Condamne la société Les Vignerons du Castelas aux dépens ;
Vu l'article 700 du code de procédure civile, la condamne à payer à la société Suez eau France la somme de 3 000 euros et rejette sa demande ;
Dit que sur les diligences du procureur général près la Cour de cassation, le présent arrêt sera transmis pour être transcrit en marge ou à la suite de l'arrêt cassé ;
Ainsi fait et jugé par la Cour de cassation, chambre commerciale, financière et économique, et prononcé par le président en son audience publique du quatorze février deux mille dix-huit.
MOYENS ANNEXES au présent arrêt :
Moyens produits par la SCP Célice, Soltner, Texidor et Périer, avocat aux Conseils, pour la société Suez eau France
PREMIER MOYEN DE CASSATION :
Il est fait grief à l'arrêt attaqué d'AVOIR fait droit à l'exception d'inexécution de la société LES VIGNERONS DU CASTELAS et d'avoir débouté la société LYONNAISE DES EAUX FRANCE de sa demande en paiement de la somme de 67 646,74 € ;
AUX MOTIFS QUE « la société Lyonnaise des Eaux France soutient que l'article 21 du contrat d'exploitation ne charge pas l'exploitant d'assister le maître de l'ouvrage aux opérations de réception mais l'y associe et que c'est à juste titre qu'elle n'a émis aucune réserve puisque la station fonctionnait bien à cette époque. En conséquence, il ne peut lui être reproché un défaut d'assistance du maitre de l'ouvrage et le jugement déféré doit être infirmé en ce sens.
La société LES VIGNERONS DU CASTELAS conclut à la confirmation du jugement car les dysfonctionnements de la station d'épuration existaient déjà lors de la réception des travaux au vu du rapport d'autosurveillance de 2005 et l'exploitant, professionnel, est bel et bien tenu d'une mission d'assistance du maître de l'ouvrage profane en la matière.
L'article 21 du contrat d'exploitation prévoit que les installations sont réceptionnées par la cave dans le cadre du marché de construction conclu avec B... , en présence de l'exploitant. Celui-ci doit adresser à la cave la liste des réserves qu'il estime devoir être levées afin d'être à même d'exécuter ses propres obligations. A compter de la réception des installations, l'article précité stipule que l'exploitant prend en charge les installations et assure leur bon fonctionnement dans les conditions prévues au contrat.

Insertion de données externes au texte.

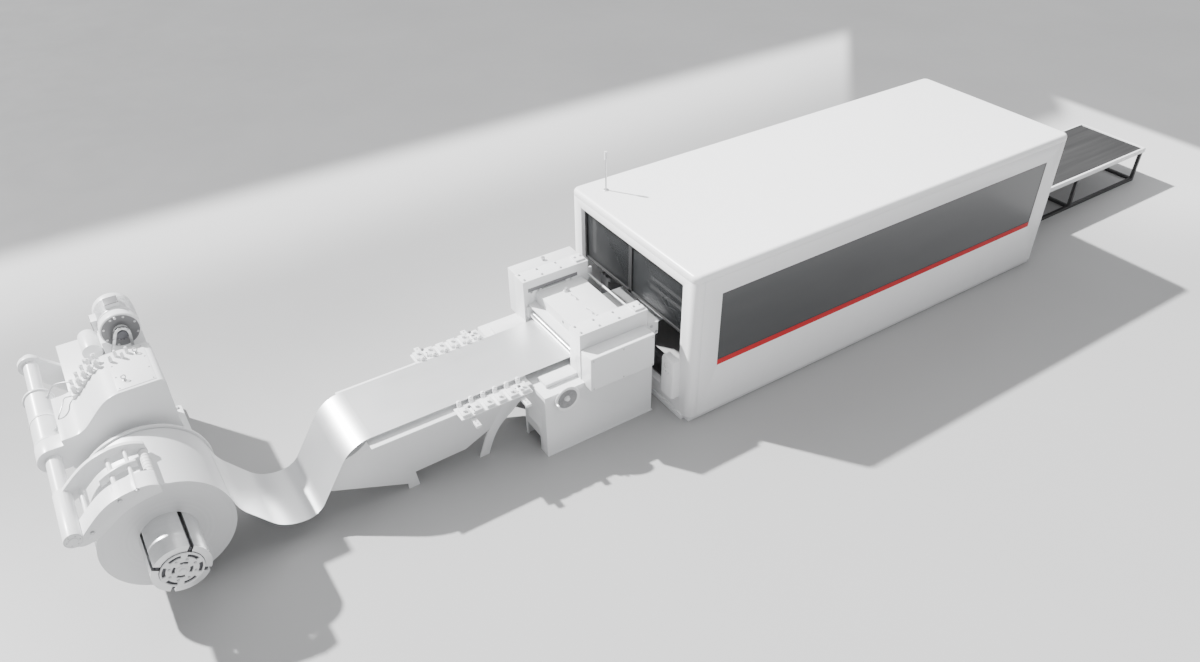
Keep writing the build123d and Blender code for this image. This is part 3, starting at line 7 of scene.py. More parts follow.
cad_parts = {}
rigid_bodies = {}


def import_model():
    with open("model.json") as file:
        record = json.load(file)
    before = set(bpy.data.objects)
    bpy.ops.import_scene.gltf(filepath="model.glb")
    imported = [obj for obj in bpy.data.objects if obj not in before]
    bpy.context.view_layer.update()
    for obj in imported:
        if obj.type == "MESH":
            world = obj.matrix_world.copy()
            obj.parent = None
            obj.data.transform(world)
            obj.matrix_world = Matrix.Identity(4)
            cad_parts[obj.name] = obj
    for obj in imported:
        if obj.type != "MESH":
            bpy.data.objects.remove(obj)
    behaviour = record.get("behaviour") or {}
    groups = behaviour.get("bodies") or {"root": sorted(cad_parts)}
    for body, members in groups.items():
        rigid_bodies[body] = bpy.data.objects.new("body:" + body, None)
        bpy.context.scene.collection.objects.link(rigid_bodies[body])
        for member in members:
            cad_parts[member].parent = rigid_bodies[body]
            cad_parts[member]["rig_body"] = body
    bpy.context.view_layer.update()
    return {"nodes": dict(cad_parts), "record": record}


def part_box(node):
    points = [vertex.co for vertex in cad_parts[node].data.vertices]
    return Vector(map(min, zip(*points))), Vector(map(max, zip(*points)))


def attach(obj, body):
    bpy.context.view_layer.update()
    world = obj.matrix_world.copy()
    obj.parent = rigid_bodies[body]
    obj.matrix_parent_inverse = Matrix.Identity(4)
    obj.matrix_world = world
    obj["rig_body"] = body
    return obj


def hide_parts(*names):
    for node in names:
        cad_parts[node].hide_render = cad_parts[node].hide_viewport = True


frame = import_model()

nodes = frame["nodes"]


# View of the whole line from above its near left corner, with the coil in front and the
# conveyor far away on the right. Solved from the straight edges of the enclosure.
def new_object(name, data):
    """A new object in the scene that shows a camera, a lamp, a mesh or a curve."""
    added = bpy.data.objects.new(name, data)
    bpy.context.scene.collection.objects.link(added)
    return added


camera_data = bpy.data.cameras.new("camera")
camera_data.lens = 27.49
camera_data.clip_end = 200
camera = new_object("camera", camera_data)
camera.location = (-6.1012, -8.7193, 8.5983)
camera.rotation_euler = [math.radians(angle) for angle in (53.45, 0.53, -33.22)]
bpy.context.scene.camera = camera

# Studio light: one hard lamp high on the far left that throws the long shadows, a large
# overhead panel, a weak fill from the camera's side and a pale surround.
key_direction = Vector((1.45, -2.05, -2.4))
key_data = bpy.data.lights.new("key", "SUN")
key_data.energy = 14.0
key_data.angle = math.radians(1.6)
key = new_object("key", key_data)
key.rotation_euler = key_direction.to_track_quat("-Z", "Y").to_euler()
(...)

C'est à juste titre que la société Lyonnaise des Eaux France considère, au vu de la formulation de cette clause qui mentionne la présence de l'exploitant mais ne définit aucune mission d'assistance, qu'elle avait pour seule fonction de vérifier lors de la réception des travaux si elle était en mesure d'exploiter l'ouvrage dans le respect de ses propres obligations contractuelles car, faute d'émettre une réserve sur un dysfonctionnement visible de l'ouvrage l'empêchant de l'exploiter conformément au contrat, elle n'était plus recevable à invoquer postérieurement ce dysfonctionnement.
Il est constant que cette réception a été actée sans aucune réserve de la société Lyonnaise des Eaux France.

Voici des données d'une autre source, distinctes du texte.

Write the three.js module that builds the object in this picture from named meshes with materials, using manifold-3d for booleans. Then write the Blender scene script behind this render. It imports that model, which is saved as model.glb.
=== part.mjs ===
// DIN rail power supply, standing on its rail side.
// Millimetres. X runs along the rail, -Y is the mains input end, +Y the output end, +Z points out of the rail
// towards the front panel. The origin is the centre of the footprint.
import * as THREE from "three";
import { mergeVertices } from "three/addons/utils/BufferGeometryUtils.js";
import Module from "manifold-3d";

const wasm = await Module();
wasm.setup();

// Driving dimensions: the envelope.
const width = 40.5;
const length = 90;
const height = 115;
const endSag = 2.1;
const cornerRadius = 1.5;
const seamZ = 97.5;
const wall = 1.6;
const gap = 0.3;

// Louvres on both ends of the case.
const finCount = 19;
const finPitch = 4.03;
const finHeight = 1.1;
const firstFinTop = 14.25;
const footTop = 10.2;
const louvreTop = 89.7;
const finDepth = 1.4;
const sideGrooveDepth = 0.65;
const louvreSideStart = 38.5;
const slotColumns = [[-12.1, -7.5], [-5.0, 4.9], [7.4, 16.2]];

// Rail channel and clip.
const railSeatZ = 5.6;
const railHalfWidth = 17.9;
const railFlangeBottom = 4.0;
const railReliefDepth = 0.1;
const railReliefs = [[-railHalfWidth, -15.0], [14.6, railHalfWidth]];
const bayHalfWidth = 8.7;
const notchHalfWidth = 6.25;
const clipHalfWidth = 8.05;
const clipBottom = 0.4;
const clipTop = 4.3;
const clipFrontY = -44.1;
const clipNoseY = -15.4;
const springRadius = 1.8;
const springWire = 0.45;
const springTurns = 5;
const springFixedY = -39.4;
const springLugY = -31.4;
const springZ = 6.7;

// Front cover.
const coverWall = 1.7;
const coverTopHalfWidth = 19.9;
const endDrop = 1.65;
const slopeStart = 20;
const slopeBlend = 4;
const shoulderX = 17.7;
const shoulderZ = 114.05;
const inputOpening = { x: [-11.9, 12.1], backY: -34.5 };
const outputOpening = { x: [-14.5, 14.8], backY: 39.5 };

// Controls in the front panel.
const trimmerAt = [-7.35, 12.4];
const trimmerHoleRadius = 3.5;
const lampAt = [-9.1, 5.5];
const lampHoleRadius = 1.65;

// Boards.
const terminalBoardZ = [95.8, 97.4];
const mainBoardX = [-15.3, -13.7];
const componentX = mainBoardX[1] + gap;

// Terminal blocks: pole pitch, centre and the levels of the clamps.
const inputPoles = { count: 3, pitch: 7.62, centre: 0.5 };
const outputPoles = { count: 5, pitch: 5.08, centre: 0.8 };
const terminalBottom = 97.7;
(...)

Il est tout aussi constant que le rapport d'autosurveillance de 2005 n'est pas communiqué, de sorte que la cave ne démontre pas la réalité du dysfonctionnement qu'elle invoque lors des opérations de réception.
En tout état de cause, et par application de l'article 21 du contrat, la société Lyonnaise des Eaux France a pris en charge les installations et devait assurer leur bon fonctionnement dans les conditions prévues au contrat à compter du 14 juin 2005.
La société Lyonnaise des Eaux France conteste cependant être tenue d'une obligation de résultat car la cave ne respectait pas elle-même ses obligations relatives aux caractéristiques des effluents bruts tels que définie à l'annexe 1 du contrat d'exploitation, de sorte que, par application de l'article 11 du contrat, elle n'était redevable que d'une obligation de moyens parfaitement remplie en l'espèce, comme le met en évidence l'audit versé aux débats. L'appelante fait valoir en outre que le tribunal ne pouvait exonérer la société Les Vignerons du Castelas de son obligation de payer les factures émises par la société Lyonnaise des Eaux France car elle n'invoque aucun préjudice lié à ce manquement contractuel.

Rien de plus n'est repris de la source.